Methods

ZOOM Video Tutorials

Lots of data in little time, with big results: ZOOM

Speed
Several techniques are employed to increase speed while maintaining high sensitivity.
The secret is spaced seeds; developed to reduce time for DNA similarity searches in its predecessor, PatternHunter.1

A spaced seed is a given pattern such as 11*1**11111*1**1111. The number of 1-positions, considered the weight of the seed, while * represent wild cards and thus do not require a match. By matching this pattern across DNA, meaning all 1s match between the two sets, even if the * do not, the similarity is identified.

Different spaced seeds are going to have different hit probabilities in any given sample. Therefore in ZOOM and PatternHunter alike, it is reasonable to identify several optimized spaced seeds. In order to find all high-scoring local alignments between two long DNA sequences, this method identifies all hits and performs extensions near these hits. This reduces computing time on most low-scoring local alignments, as often no hit is produced; therefore, speed is greatly improved.2

Accuracy
ZOOM extends the spaced seed strategy in short reads mapping, and performs specialized optimization for next generation sequencing by using different spaced seeds at several designated positions of the read. Maintaining low memory usage, while maximizing high throughput are key objectives for ZOOM. Other optimizations for next generation sequencing include 100% sensitivity for a wide range of read length and mismatch numbers.

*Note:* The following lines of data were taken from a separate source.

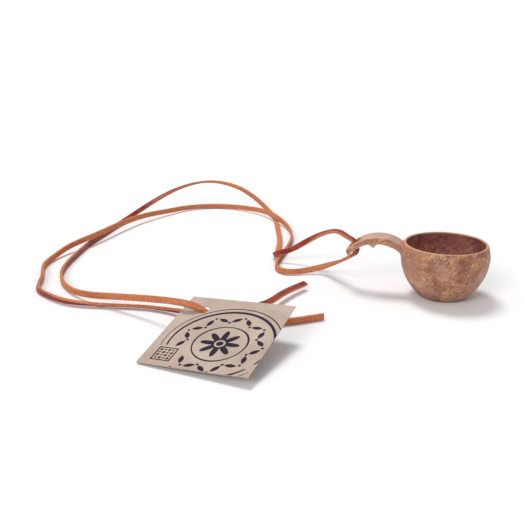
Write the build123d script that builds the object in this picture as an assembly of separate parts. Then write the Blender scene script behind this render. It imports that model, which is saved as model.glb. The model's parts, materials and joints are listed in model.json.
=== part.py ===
from build123d import *
import math
import os

# A small kuksa dram cup with its leather neck lace and its card swing tag, resting on a table.
# Millimetres. Origin at the centre of the cup's foot, +Z up, the handle pointing along -X.

# ---- cup: driving dimensions ----
RIM_HEIGHT = 35.0
RIM_RADIUS = 26.2
BELLY_RADIUS = 28.0
BELLY_HEIGHT = 26.0
SIDE_ROUND = 29.9
SIDE_MID_ANGLE = 32.0
FOOT_RADIUS = 14.6
FOOT_EDGE = 1.5
WALL = 1.9
FLOOR = 3.2
RIM_ROUND = 0.7

# ---- handle: an arched tongue with an eye near its tip ----
HANDLE_WIDTH = 13.0
ARCH_X = -41.5
ARCH_Z = 10.7
ARCH_TOP_RADIUS = 26.6
ARCH_UNDER_RADIUS = 22.4
UNDER_SHIFT = 1.2
HANDLE_TIP_ANGLE = 56.0
HANDLE_ROOT_TURN = 44.0
UNDER_ROOT_TURN = 62.0
TIP_CORNER = 5.0
HANDLE_EDGE = 0.8
BODY_CLEAR_Z = 24.0
SPUR_ANGLE = 7.5
SPUR_HALF_ANGLE = 8.5
SPUR_DEPTH = 3.0
SPUR_FLANK = 0.38
EYE_WIDTH = 7.4
EYE_LENGTH = 8.5
TIP_BAR = 3.2
EYE_CORNER = 2.2

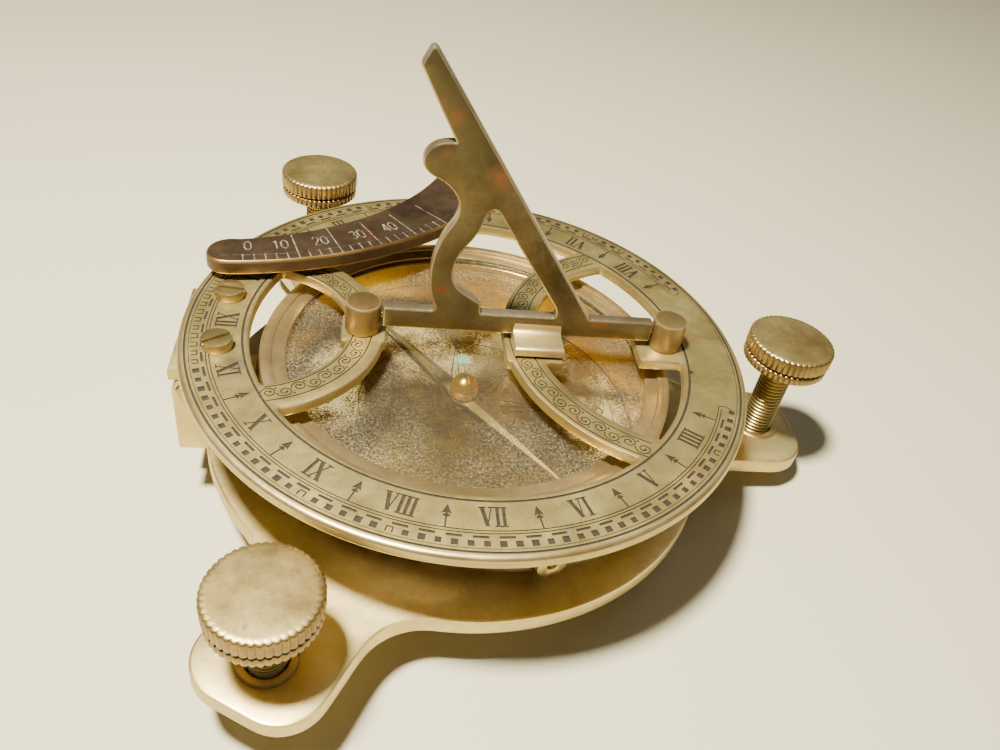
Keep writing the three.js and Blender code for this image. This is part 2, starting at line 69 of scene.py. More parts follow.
# Half widths of the bosses under the left post and the gnomon's foot, and of the lug.
POST_BOSS, FOOT_BOSS, LUG = 3.8, 7.2, 5.2
PLATE_TOP = node_box("base_plate")[1].z
LOBE_TIP = node_box("base_plate")[1].x
PLATE_R = 46.9
SCREW_CIRCLE = 61.0
BUSH_R, BUSH_BORE, FLANGE_R = 3.8, 3.1, 4.4
LOBE_ANGLES = {"a": -120, "b": 0, "c": 120}
LOBE_HALF, LOBE_CORNER, LOBE_FILLET = 10.6, 7, 11
BOX_SCREW_CIRCLE, SINK_R, SINK_DEPTH = 28, 2.6, 1.55


# ---------- mesh tools ----------
def obj_from(name, bm, body, materials, sharp=35, replaces=()):
    """Links a bmesh in millimetres as a piece on a CAD body; edges past sharp degrees stay crisp."""
    bmesh.ops.recalc_face_normals(bm, faces=bm.faces[:])
    bmesh.ops.scale(bm, vec=(MM, MM, MM), verts=bm.verts[:])
    mesh = bpy.data.meshes.new(name)
    bm.to_mesh(mesh)
    bm.free()
    for material in materials:
        mesh.materials.append(material)
    mesh.polygons.foreach_set("use_smooth", [True] * len(mesh.polygons))
    obj = bpy.data.objects.new(name, mesh)
    bpy.context.scene.collection.objects.link(obj)
    smooth_by_angle(obj, sharp)
    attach(obj, body)
    if replaces:
        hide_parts(*replaces)


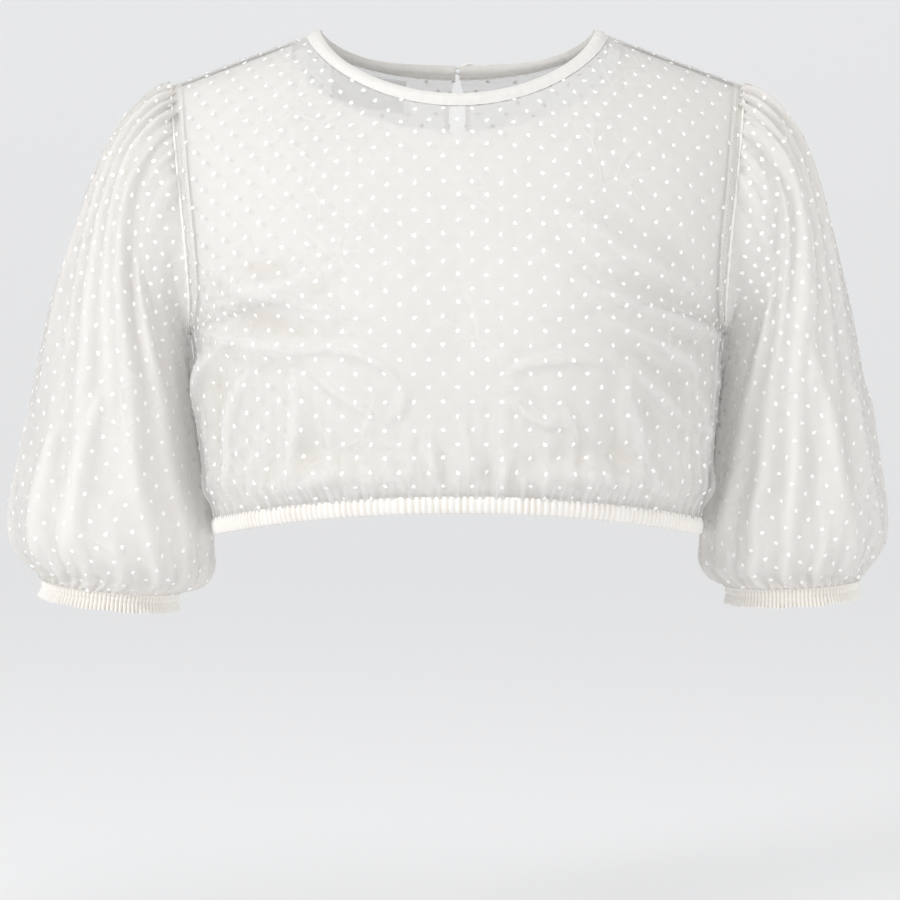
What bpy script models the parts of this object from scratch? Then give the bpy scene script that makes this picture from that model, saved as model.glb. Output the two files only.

ZOOM uses different spaced seeds at several designated positions of the read. Thus, a spaced seed becomes the combination of its pattern and the read position it is used. For mapping accuracy consideration, ZOOM's spaced seed weight is set to achieve full sensitivity, given read length X and mismatches bound Y.

This raises two different objectives: If a seed weight is too small, it will result in an extremely slow mapping process. If the see weight is too high, many-many seeds will be required in order to achieve full sensitivity, requiring more memory, which slows down the mapping process as well.

Solution: ZOOM produces a tight lower bound on the number of spaced seeds to be used. In the benchmarking section, this scenario will be presented with a weight 15 for read length 33 with two mismatches.

Insertions and Deletions
In this benchmarking, ZOOM displays a basic model, where only mismatches are considered, but what about insertions and deletions between reads and the reference genome? To consider the input reads set as a whole, instead of mapping them one by one, ZOOM builds hash tables for the reads set using the spaced seeds. For a given seed, the reads sharing the same letters at the 1-positions of the seed are grouped in the same entry of the hashtable.

Then ZOOM scans the reference genome and finds read candidates that have hits with the current genome position and only verifies these candidates. Using these spaced seeds, filtering to find read candidates has been designed not to miss any reads that are within the mismatch threshold within the target region. Furthermore, without indexing the reference genome, ZOOM continues to be very memory efficient.

Single-end & Paired-end Read Mapping
ZOOM supports the mapping of single and paired end reads. When the mapping distance between two paired reads is within a user calibrated range, mapping information is collected. Experiments have proven that paired-end information aids in the identification of true mapping positions and significantly contributes to mapping accuracy.

Scoring
ZOOM utilizes the quality score of Illumina reads. Low quality Illumina reads are recognized and reads are mapped relying on only high quality bases. For AB SOLiD data, sequencing errors in color space can be corrected, polymorphisms on base space and sequencing errors are marked respectively.

Footnotes:

  1. Ma B, Tromp J, Li M. PatternHunter: Faster and More Sensitive Homology Search. Bioinformatics. 2002 Mar;18(3):440-5.
  2. Lin H, Zhang Z, Zhang MQ, Ma B, Li M. ZOOM! Zillions Of Oligos Mapped. Bioinformatics. 2008 Nov 1;24(21):2431-7.